Automated reconciliation reports compare record counts, field values, and process completion rates between the legacy system and the new platform on a scheduled basis — daily during active migration, weekly during parallel operations, and on-demand for incident investigation.

  • Build reconciliation reports as automated workflows, not spreadsheets someone runs manually. Manual reconciliation is skipped under pressure.
  • Compare at the record level, not just the aggregate count level. Two systems can show the same total record count while containing entirely different data.
  • Flag discrepancies that exceed 0.5% of total record volume as high-priority incidents requiring same-day resolution.
  • Require a reconciliation sign-off report as a gate before any phased cutover proceeds to the next phase.
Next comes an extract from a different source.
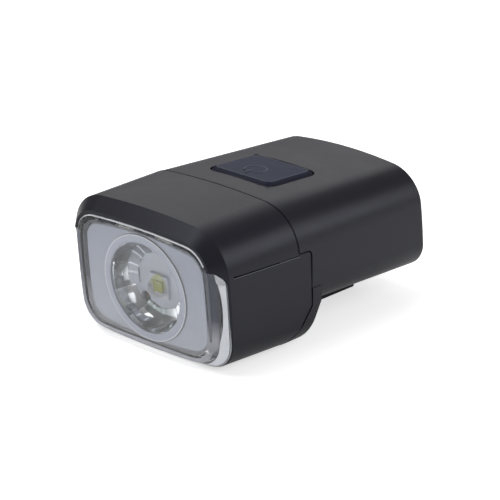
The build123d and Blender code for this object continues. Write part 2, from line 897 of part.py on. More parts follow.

Verdict: Reconciliation is the audit trail that proves migration integrity — and the early-warning system that surfaces divergence before it becomes a compliance event. Asana’s Anatomy of Work research demonstrates that organizations without systematic process monitoring lose an average of 60% of the efficiency gains they achieved through automation due to undetected process drift. Reconciliation prevents that drift during the highest-risk window your automation environment will ever experience.


Strategy 8 — Documented Rollback Architecture with Named Owners

A rollback plan that exists only in someone’s head is not a rollback plan. Documented rollback architecture means every migration phase has a written, tested procedure for returning to the previous state — with a named owner responsible for executing it and a decision authority who can authorize it.

  • Document the rollback procedure for each phase before that phase begins — not during an incident.
  • Test the rollback procedure in the staging environment before go-live. A rollback that has never been executed is an assumption, not a safeguard.
  • Assign a single named decision authority who can authorize a rollback at any hour — not a committee process that requires three approvals and a meeting.
  • Define the rollback authorization criteria explicitly: what specific observable conditions trigger the decision? Remove ambiguity so the decision can be made in minutes, not hours.
  • Maintain rollback capability for 30 days post-cutover, even after the legacy system is decommissioned from active use.

Verdict: The existence of a documented, tested rollback plan changes behavior during incidents — teams stop trying to fix the new system under pressure and execute the rollback. That shift from firefighting to protocol execution is the difference between a two-hour incident and a two-day crisis. The advanced error handling strategies for Make.com HR satellite covers the technical architecture for rollback within scenario-based automation.